-- Exercise --
Output the lines that follow exactly as they are.

━━━ Information provided ━━━

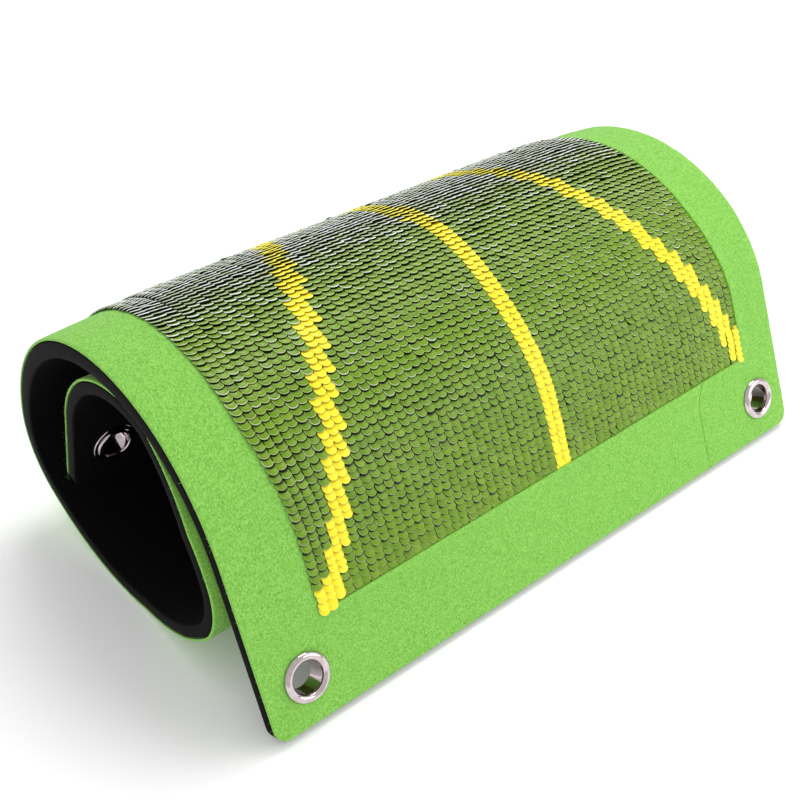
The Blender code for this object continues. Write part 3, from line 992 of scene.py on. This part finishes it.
def add_sequins(look, cloth):
    """The sequins, one piece to a hinge."""
    column, row, x, s = sequin_lattice()
    shift, depth, pitch, roll = sequin_poses(column, row, x, s)
    values = sequin_values(column, row, x, s)
    x = x + shift
    shape, under, triangles, quads = sequin_shape()
    disc = np.column_stack((shape[:, :2] / SEQUIN_RADIUS, np.zeros(len(shape))))
    for hinge in range(HINGES):
        start, end = piece_span(hinge)
        mine = (s >= start) & (s < end)
        points = placed_sequins(shape, x[mine], s[mine], pitch[mine], roll[mine], depth[mine])
        count = points.shape[0]
        offset = (np.arange(count) * len(shape))[:, None, None]
        faces = [(triangles + offset).reshape(-1, 3), (quads + offset).reshape(-1, 4)]
        flat = np.stack((x[mine], s[mine], depth[mine]), -1)[:, None] + shape
        extra = {key: np.repeat(value[mine], len(shape)) for key, value in values.items()}
        extra["under"] = np.tile(under, count)
        extra["disc"] = np.tile(disc, (count, 1))
        piece = new_mesh("sequins_%02d" % (hinge + 1), points.reshape(-1, 3), faces,
                         flat.reshape(-1, 3), extra, smooth=False)
        finish_piece(piece, hinge, look)
        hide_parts("sequin_rows_%02d" % (hinge + 1))


# ---------------------------------------------------------------- eyelets

def circle_points(centre, radius, start, end, count):
    """Points of an arc between two angles in degrees."""
    angle = np.radians(np.linspace(start, end, count))
    return [(centre[0] + radius * math.cos(a), centre[1] + radius * math.sin(a)) for a in angle]


def eyelet_outline():
    """Radius and height above the felt: domed flange, bore, and the rolled rim at the back."""
    outline = [(0.0099, 0.00012), (0.0100, 0.0004)]
    outline += circle_points((0.0082, 0.0001), 0.0018, 12.0, 150.0, 14)
    outline += [(0.0065, 0.0001), (0.00642, -0.0008), (0.0064, UNDERSIDE - 0.0006)]
    outline += circle_points((0.0074, UNDERSIDE - 0.0006), 0.0010, 180.0, 350.0, 10)
    outline += [(0.0078, UNDERSIDE - 0.0005), (0.0069, UNDERSIDE - 0.0004)]
    outline += [(0.0069, 0.0000), (0.0097, 0.00005)]
    return outline


def washer_outline():
    """Radius and height above the felt: a thin ring on the foam's back."""
    return [(0.0072, UNDERSIDE - 0.00005), (0.0072, UNDERSIDE - 0.0005), (0.0088, UNDERSIDE - 0.0006),
            (0.0097, UNDERSIDE - 0.0005), (0.0100, UNDERSIDE - 0.0002), (0.0100, UNDERSIDE - 0.00005)]


def turned(name, outline, x, s, look, body, node):
    """A turned metal piece, standing through the mat at the given place."""
    outline = np.array(outline)
    angle = np.arange(EYELET_SIDES) * 2 * math.pi / EYELET_SIDES
    radius, height = outline[None, :, 0], outline[None, :, 1]
    height = np.broadcast_to(height, (EYELET_SIDES, len(outline)))
    local = np.stack((radius * np.cos(angle)[:, None], radius * np.sin(angle)[:, None], height), -1)
    local = local.reshape(-1, 3)
    index = np.arange(len(local)).reshape(EYELET_SIDES, len(outline))
    ahead, along = np.roll(index, -1, 0), np.roll(index, -1, 1)
    both = np.roll(ahead, -1, 1)
    quads = np.stack((index, along, both, ahead), -1).reshape(-1, 4)
    slope = float(outer_face(s)[2])
    place = Matrix.Translation(Vector(rolled(x, s, FELT_FACE)[0])) @ Matrix.Rotation(slope, 4, "X")
    place = np.array(place)
    points = local @ place[:3, :3].T + place[:3, 3]
    piece = new_mesh(name, points, [quads], local)
    piece.data.materials.append(look)
    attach(piece, body)
    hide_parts(node)


def add_eyelets(look):
    for end, s, body in (("front", EYELET_INSET, "band_01"),
                         ("inner", LENGTH - EYELET_INSET, "band_%02d" % BANDS)):
        for side, x in (("left", -(HALF - EYELET_INSET)), ("right", HALF - EYELET_INSET)):
            place = end + "_" + side
            turned(place + "_grommet", eyelet_outline(), x, s, look, body, place + "_eyelet")
            turned(place + "_backing", washer_outline(), x, s, look, body, place + "_washer")


# ---------------------------------------------------------------- floor, light and camera

def add_floor():
    bpy.ops.mesh.primitive_plane_add(size=FLOOR_SIZE, location=(0.0, 0.0, 0.0))
    floor = bpy.context.object
    floor.name = "floor"
    look, shader = new_look("floor_white", 0.9)
    shader.inputs["Base Color"].default_value = (FLOOR_WHITE, FLOOR_WHITE, FLOOR_WHITE, 1.0)
    shader.inputs["Specular IOR Level"].default_value = 0.0
    shader.inputs["Emission Color"].default_value = (1.0, 1.0, 1.0, 1.0)
    shader.inputs["Emission Strength"].default_value = FLOOR_GLOW
    floor.data.materials.append(look)


def add_area_light(name, location, size, power):
    light = bpy.data.lights.new(name, "AREA")
    light.shape = "DISK"
    light.size = size
    light.energy = power
    lamp = bpy.data.objects.new(name, light)
    lamp.location = location
    aim = Vector(LIGHTS_AIM) - Vector(location)
    lamp.rotation_euler = aim.to_track_quat("-Z", "Y").to_euler()
    bpy.context.scene.collection.objects.link(lamp)


def add_light():
    bpy.context.scene.view_settings.view_transform = "Standard"
    world = bpy.data.worlds.new("studio")
    world.use_nodes = True
    background = world.node_tree.nodes["Background"]
    background.inputs["Color"].default_value = (1.0, 1.0, 1.0, 1.0)
    background.inputs["Strength"].default_value = WORLD_STRENGTH
    bpy.context.scene.world = world
    add_area_light("key", KEY_PLACE, KEY_SIZE, KEY_POWER)
    add_area_light("fill", FILL_PLACE, FILL_SIZE, FILL_POWER)


def add_camera():
    data = bpy.data.cameras.new("camera")
    data.sensor_width = 36.0
    data.lens = CAMERA_LENS
    camera = bpy.data.objects.new("camera", data)
    camera.location = CAMERA_PLACE
    camera.rotation_euler = (math.radians(90.0 - CAMERA_DOWN), 0.0, math.radians(-CAMERA_ROUND))
    bpy.context.scene.collection.objects.link(camera)
    bpy.context.scene.camera = camera


add_foam(foam_look())
add_felt(felt_look())
add_sequins(sequin_look(), add_cloth(cloth_look()))
add_eyelets(nickel_look())
add_floor()
add_light()
add_camera()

━━━

-- Finished exercise --
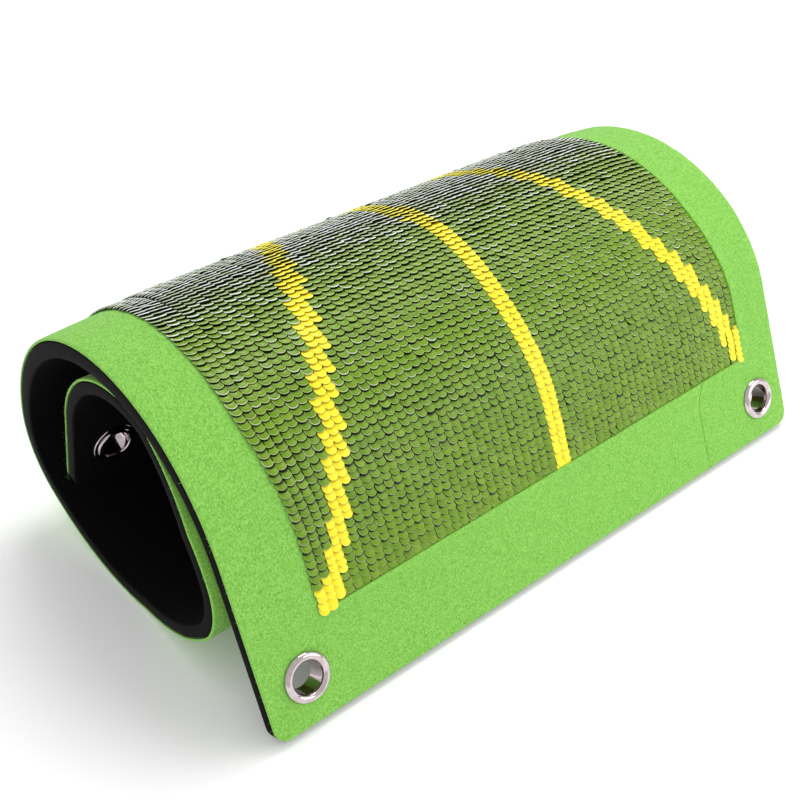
The Blender code for this object continues. Write part 3, from line 992 of scene.py on. This part finishes it.
def add_sequins(look, cloth):
    """The sequins, one piece to a hinge."""
    column, row, x, s = sequin_lattice()
    shift, depth, pitch, roll = sequin_poses(column, row, x, s)
    values = sequin_values(column, row, x, s)
    x = x + shift
    shape, under, triangles, quads = sequin_shape()
    disc = np.column_stack((shape[:, :2] / SEQUIN_RADIUS, np.zeros(len(shape))))
    for hinge in range(HINGES):
        start, end = piece_span(hinge)
        mine = (s >= start) & (s < end)
        points = placed_sequins(shape, x[mine], s[mine], pitch[mine], roll[mine], depth[mine])
        count = points.shape[0]
        offset = (np.arange(count) * len(shape))[:, None, None]
        faces = [(triangles + offset).reshape(-1, 3), (quads + offset).reshape(-1, 4)]
        flat = np.stack((x[mine], s[mine], depth[mine]), -1)[:, None] + shape
        extra = {key: np.repeat(value[mine], len(shape)) for key, value in values.items()}
        extra["under"] = np.tile(under, count)
        extra["disc"] = np.tile(disc, (count, 1))
        piece = new_mesh("sequins_%02d" % (hinge + 1), points.reshape(-1, 3), faces,
                         flat.reshape(-1, 3), extra, smooth=False)
        finish_piece(piece, hinge, look)
        hide_parts("sequin_rows_%02d" % (hinge + 1))


# ---------------------------------------------------------------- eyelets

def circle_points(centre, radius, start, end, count):
    """Points of an arc between two angles in degrees."""
    angle = np.radians(np.linspace(start, end, count))
    return [(centre[0] + radius * math.cos(a), centre[1] + radius * math.sin(a)) for a in angle]


def eyelet_outline():
    """Radius and height above the felt: domed flange, bore, and the rolled rim at the back."""
    outline = [(0.0099, 0.00012), (0.0100, 0.0004)]
    outline += circle_points((0.0082, 0.0001), 0.0018, 12.0, 150.0, 14)
    outline += [(0.0065, 0.0001), (0.00642, -0.0008), (0.0064, UNDERSIDE - 0.0006)]
    outline += circle_points((0.0074, UNDERSIDE - 0.0006), 0.0010, 180.0, 350.0, 10)
    outline += [(0.0078, UNDERSIDE - 0.0005), (0.0069, UNDERSIDE - 0.0004)]
    outline += [(0.0069, 0.0000), (0.0097, 0.00005)]
    return outline


def washer_outline():
    """Radius and height above the felt: a thin ring on the foam's back."""
    return [(0.0072, UNDERSIDE - 0.00005), (0.0072, UNDERSIDE - 0.0005), (0.0088, UNDERSIDE - 0.0006),
            (0.0097, UNDERSIDE - 0.0005), (0.0100, UNDERSIDE - 0.0002), (0.0100, UNDERSIDE - 0.00005)]


def turned(name, outline, x, s, look, body, node):
    """A turned metal piece, standing through the mat at the given place."""
    outline = np.array(outline)
    angle = np.arange(EYELET_SIDES) * 2 * math.pi / EYELET_SIDES
    radius, height = outline[None, :, 0], outline[None, :, 1]
    height = np.broadcast_to(height, (EYELET_SIDES, len(outline)))
    local = np.stack((radius * np.cos(angle)[:, None], radius * np.sin(angle)[:, None], height), -1)
    local = local.reshape(-1, 3)
    index = np.arange(len(local)).reshape(EYELET_SIDES, len(outline))
    ahead, along = np.roll(index, -1, 0), np.roll(index, -1, 1)
    both = np.roll(ahead, -1, 1)
    quads = np.stack((index, along, both, ahead), -1).reshape(-1, 4)
    slope = float(outer_face(s)[2])
    place = Matrix.Translation(Vector(rolled(x, s, FELT_FACE)[0])) @ Matrix.Rotation(slope, 4, "X")
    place = np.array(place)
    points = local @ place[:3, :3].T + place[:3, 3]
    piece = new_mesh(name, points, [quads], local)
    piece.data.materials.append(look)
    attach(piece, body)
    hide_parts(node)


def add_eyelets(look):
    for end, s, body in (("front", EYELET_INSET, "band_01"),
                         ("inner", LENGTH - EYELET_INSET, "band_%02d" % BANDS)):
        for side, x in (("left", -(HALF - EYELET_INSET)), ("right", HALF - EYELET_INSET)):
            place = end + "_" + side
            turned(place + "_grommet", eyelet_outline(), x, s, look, body, place + "_eyelet")
            turned(place + "_backing", washer_outline(), x, s, look, body, place + "_washer")


# ---------------------------------------------------------------- floor, light and camera

def add_floor():
    bpy.ops.mesh.primitive_plane_add(size=FLOOR_SIZE, location=(0.0, 0.0, 0.0))
    floor = bpy.context.object
    floor.name = "floor"
    look, shader = new_look("floor_white", 0.9)
    shader.inputs["Base Color"].default_value = (FLOOR_WHITE, FLOOR_WHITE, FLOOR_WHITE, 1.0)
    shader.inputs["Specular IOR Level"].default_value = 0.0
    shader.inputs["Emission Color"].default_value = (1.0, 1.0, 1.0, 1.0)
    shader.inputs["Emission Strength"].default_value = FLOOR_GLOW
    floor.data.materials.append(look)


def add_area_light(name, location, size, power):
    light = bpy.data.lights.new(name, "AREA")
    light.shape = "DISK"
    light.size = size
    light.energy = power
    lamp = bpy.data.objects.new(name, light)
    lamp.location = location
    aim = Vector(LIGHTS_AIM) - Vector(location)
    lamp.rotation_euler = aim.to_track_quat("-Z", "Y").to_euler()
    bpy.context.scene.collection.objects.link(lamp)


def add_light():
    bpy.context.scene.view_settings.view_transform = "Standard"
    world = bpy.data.worlds.new("studio")
    world.use_nodes = True
    background = world.node_tree.nodes["Background"]
    background.inputs["Color"].default_value = (1.0, 1.0, 1.0, 1.0)
    background.inputs["Strength"].default_value = WORLD_STRENGTH
    bpy.context.scene.world = world
    add_area_light("key", KEY_PLACE, KEY_SIZE, KEY_POWER)
    add_area_light("fill", FILL_PLACE, FILL_SIZE, FILL_POWER)


def add_camera():
    data = bpy.data.cameras.new("camera")
    data.sensor_width = 36.0
    data.lens = CAMERA_LENS
    camera = bpy.data.objects.new("camera", data)
    camera.location = CAMERA_PLACE
    camera.rotation_euler = (math.radians(90.0 - CAMERA_DOWN), 0.0, math.radians(-CAMERA_ROUND))
    bpy.context.scene.collection.objects.link(camera)
    bpy.context.scene.camera = camera


add_foam(foam_look())
add_felt(felt_look())
add_sequins(sequin_look(), add_cloth(cloth_look()))
add_eyelets(nickel_look())
add_floor()
add_light()
add_camera()